*Exercise details*: Using the data below, return the stretch from the line that contains "zip(*points))), Vector(map(max, zip(*points)))" through the line that contains "return tuple(p /", both included, exactly as it stands and nothing beyond it.
>> Start
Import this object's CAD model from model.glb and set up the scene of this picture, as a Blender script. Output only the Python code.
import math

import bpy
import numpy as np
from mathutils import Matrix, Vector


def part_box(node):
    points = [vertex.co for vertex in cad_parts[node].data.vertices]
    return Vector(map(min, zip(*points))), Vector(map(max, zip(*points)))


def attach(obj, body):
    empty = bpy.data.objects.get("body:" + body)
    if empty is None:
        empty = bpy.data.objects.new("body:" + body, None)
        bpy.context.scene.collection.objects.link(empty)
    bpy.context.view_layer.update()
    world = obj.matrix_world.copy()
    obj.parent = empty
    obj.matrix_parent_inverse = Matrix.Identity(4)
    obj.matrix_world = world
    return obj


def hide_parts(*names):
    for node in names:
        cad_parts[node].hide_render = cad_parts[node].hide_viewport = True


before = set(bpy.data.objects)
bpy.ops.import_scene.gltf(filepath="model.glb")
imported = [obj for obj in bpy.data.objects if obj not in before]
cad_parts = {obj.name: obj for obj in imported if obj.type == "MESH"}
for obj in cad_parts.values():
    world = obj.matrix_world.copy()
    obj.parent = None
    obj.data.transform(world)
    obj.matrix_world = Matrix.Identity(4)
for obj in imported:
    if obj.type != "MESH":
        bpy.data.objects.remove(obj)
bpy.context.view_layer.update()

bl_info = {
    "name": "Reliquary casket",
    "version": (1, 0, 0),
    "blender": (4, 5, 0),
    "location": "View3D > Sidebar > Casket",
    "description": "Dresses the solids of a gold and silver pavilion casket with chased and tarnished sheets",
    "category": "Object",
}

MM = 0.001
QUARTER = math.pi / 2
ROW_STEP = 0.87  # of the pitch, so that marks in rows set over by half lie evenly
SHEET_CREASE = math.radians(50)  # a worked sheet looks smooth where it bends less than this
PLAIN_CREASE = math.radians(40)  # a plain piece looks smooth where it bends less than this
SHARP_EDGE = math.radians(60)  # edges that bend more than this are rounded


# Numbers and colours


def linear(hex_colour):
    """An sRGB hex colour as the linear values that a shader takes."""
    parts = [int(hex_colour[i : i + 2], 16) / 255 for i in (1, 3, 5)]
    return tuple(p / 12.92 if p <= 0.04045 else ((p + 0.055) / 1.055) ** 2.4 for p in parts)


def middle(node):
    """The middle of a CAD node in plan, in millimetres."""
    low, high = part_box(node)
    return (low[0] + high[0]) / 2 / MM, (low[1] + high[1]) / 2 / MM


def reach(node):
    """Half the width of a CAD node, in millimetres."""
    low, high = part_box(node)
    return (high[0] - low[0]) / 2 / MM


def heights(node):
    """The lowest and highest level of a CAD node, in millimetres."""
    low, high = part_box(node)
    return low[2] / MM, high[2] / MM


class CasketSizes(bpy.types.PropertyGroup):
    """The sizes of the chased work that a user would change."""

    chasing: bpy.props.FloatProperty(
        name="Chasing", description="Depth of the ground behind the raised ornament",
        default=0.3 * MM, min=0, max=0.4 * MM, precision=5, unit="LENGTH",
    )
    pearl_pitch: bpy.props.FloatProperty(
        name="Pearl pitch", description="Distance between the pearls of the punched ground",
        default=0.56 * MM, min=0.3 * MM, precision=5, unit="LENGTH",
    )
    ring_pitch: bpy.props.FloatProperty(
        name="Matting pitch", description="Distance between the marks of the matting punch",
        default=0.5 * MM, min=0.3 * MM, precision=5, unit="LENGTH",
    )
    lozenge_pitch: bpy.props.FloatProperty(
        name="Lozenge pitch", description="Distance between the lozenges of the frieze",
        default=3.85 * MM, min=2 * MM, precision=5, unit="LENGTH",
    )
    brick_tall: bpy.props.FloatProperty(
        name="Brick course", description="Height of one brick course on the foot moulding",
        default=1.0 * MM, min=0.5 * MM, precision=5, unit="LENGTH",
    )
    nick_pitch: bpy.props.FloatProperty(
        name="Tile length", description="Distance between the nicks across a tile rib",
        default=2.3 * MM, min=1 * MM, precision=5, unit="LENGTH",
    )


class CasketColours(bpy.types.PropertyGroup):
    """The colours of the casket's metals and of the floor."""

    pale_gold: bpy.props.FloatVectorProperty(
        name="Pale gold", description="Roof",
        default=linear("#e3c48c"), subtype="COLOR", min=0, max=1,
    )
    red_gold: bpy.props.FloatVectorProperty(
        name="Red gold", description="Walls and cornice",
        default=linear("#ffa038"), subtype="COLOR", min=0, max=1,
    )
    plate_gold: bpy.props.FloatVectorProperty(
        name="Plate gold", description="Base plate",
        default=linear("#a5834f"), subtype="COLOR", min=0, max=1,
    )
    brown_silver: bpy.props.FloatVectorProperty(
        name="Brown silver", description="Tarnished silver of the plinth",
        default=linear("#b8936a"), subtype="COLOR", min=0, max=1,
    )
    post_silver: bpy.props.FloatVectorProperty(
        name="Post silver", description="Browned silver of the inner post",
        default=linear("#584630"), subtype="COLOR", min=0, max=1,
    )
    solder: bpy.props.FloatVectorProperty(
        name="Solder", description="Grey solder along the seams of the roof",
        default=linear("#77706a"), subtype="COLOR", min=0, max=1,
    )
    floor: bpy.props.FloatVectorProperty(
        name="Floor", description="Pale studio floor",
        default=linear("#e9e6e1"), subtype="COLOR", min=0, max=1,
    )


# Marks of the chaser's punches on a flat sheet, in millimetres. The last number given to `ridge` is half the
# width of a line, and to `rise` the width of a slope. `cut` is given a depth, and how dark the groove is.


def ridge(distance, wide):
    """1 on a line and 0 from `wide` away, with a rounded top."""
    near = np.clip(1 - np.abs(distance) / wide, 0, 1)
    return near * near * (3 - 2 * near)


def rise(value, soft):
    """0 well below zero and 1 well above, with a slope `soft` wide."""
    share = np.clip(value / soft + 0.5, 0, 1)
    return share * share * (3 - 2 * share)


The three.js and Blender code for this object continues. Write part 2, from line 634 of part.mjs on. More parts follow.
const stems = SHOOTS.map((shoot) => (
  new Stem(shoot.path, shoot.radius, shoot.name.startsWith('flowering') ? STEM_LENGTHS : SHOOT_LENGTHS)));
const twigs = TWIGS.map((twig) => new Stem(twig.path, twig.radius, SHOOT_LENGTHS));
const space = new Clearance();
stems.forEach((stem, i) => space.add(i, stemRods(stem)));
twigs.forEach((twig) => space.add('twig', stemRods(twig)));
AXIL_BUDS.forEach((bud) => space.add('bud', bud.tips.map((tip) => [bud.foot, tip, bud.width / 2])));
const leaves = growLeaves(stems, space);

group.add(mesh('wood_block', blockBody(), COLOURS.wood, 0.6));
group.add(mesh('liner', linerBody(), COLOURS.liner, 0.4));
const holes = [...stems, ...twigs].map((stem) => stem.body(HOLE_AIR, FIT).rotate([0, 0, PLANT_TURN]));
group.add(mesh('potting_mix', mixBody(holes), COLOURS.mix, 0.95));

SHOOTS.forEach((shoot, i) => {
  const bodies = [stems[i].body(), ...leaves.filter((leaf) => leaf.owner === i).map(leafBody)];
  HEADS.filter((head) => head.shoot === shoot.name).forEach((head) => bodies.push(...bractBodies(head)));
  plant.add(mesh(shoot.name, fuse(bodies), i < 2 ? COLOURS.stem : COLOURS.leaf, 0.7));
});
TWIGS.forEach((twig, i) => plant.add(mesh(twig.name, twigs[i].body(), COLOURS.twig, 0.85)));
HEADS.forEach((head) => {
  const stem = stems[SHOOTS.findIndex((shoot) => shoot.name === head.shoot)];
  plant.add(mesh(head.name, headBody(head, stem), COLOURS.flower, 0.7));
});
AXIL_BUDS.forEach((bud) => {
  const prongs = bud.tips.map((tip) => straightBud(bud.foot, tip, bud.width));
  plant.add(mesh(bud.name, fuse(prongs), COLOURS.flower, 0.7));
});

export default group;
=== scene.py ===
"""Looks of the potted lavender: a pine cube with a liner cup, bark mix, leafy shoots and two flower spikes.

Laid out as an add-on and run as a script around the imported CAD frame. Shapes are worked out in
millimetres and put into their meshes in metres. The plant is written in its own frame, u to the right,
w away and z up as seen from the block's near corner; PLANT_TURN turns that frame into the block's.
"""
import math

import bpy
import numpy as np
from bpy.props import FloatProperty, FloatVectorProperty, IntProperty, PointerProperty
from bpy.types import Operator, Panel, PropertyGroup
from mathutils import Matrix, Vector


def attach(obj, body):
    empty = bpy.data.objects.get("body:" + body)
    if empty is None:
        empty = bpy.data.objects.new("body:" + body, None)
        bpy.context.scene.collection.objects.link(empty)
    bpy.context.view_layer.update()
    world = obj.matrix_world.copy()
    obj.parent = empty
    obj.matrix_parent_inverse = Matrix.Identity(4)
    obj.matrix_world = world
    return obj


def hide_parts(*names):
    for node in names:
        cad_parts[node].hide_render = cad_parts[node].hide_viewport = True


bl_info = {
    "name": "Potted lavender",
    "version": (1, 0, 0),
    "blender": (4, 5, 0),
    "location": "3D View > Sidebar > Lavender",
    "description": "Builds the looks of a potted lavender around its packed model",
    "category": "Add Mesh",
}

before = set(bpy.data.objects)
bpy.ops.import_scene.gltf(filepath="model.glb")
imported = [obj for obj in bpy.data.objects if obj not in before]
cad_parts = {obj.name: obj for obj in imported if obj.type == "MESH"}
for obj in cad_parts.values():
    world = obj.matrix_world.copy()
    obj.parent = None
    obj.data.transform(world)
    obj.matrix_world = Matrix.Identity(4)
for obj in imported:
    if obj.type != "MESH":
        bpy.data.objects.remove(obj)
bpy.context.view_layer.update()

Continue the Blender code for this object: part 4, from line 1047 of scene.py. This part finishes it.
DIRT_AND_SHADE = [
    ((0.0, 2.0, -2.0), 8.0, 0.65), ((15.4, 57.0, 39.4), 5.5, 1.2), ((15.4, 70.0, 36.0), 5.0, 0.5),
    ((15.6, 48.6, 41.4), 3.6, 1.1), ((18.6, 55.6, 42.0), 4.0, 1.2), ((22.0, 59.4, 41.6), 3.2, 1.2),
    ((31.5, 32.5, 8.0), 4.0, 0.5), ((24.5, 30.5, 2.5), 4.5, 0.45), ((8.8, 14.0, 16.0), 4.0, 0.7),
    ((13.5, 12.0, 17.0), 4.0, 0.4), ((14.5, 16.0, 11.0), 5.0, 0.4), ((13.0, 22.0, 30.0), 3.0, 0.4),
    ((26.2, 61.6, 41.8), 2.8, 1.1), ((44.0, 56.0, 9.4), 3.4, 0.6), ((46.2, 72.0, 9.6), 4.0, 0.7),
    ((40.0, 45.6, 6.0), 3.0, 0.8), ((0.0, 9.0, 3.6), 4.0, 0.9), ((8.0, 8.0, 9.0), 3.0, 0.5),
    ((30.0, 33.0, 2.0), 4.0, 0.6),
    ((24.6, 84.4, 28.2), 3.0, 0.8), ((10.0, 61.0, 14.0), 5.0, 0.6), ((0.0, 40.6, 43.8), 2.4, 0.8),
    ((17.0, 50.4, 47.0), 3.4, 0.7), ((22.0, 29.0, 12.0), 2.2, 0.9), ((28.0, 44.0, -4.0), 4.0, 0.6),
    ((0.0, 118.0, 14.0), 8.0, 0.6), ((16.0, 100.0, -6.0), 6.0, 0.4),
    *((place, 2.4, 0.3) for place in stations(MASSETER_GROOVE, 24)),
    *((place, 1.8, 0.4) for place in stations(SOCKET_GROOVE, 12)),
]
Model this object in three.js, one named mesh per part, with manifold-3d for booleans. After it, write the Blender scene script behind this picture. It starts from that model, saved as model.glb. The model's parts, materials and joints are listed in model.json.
>> End
*The response*:
    return Vector(map(min, zip(*points))), Vector(map(max, zip(*points)))


def attach(obj, body):
    empty = bpy.data.objects.get("body:" + body)
    if empty is None:
        empty = bpy.data.objects.new("body:" + body, None)
        bpy.context.scene.collection.objects.link(empty)
    bpy.context.view_layer.update()
    world = obj.matrix_world.copy()
    obj.parent = empty
    obj.matrix_parent_inverse = Matrix.Identity(4)
    obj.matrix_world = world
    return obj


def hide_parts(*names):
    for node in names:
        cad_parts[node].hide_render = cad_parts[node].hide_viewport = True


before = set(bpy.data.objects)
bpy.ops.import_scene.gltf(filepath="model.glb")
imported = [obj for obj in bpy.data.objects if obj not in before]
cad_parts = {obj.name: obj for obj in imported if obj.type == "MESH"}
for obj in cad_parts.values():
    world = obj.matrix_world.copy()
    obj.parent = None
    obj.data.transform(world)
    obj.matrix_world = Matrix.Identity(4)
for obj in imported:
    if obj.type != "MESH":
        bpy.data.objects.remove(obj)
bpy.context.view_layer.update()

bl_info = {
    "name": "Reliquary casket",
    "version": (1, 0, 0),
    "blender": (4, 5, 0),
    "location": "View3D > Sidebar > Casket",
    "description": "Dresses the solids of a gold and silver pavilion casket with chased and tarnished sheets",
    "category": "Object",
}

MM = 0.001
QUARTER = math.pi / 2
ROW_STEP = 0.87  # of the pitch, so that marks in rows set over by half lie evenly
SHEET_CREASE = math.radians(50)  # a worked sheet looks smooth where it bends less than this
PLAIN_CREASE = math.radians(40)  # a plain piece looks smooth where it bends less than this
SHARP_EDGE = math.radians(60)  # edges that bend more than this are rounded


# Numbers and colours


def linear(hex_colour):
    """An sRGB hex colour as the linear values that a shader takes."""
    parts = [int(hex_colour[i : i + 2], 16) / 255 for i in (1, 3, 5)]
    return tuple(p / 12.92 if p <= 0.04045 else ((p + 0.055) / 1.055) ** 2.4 for p in parts)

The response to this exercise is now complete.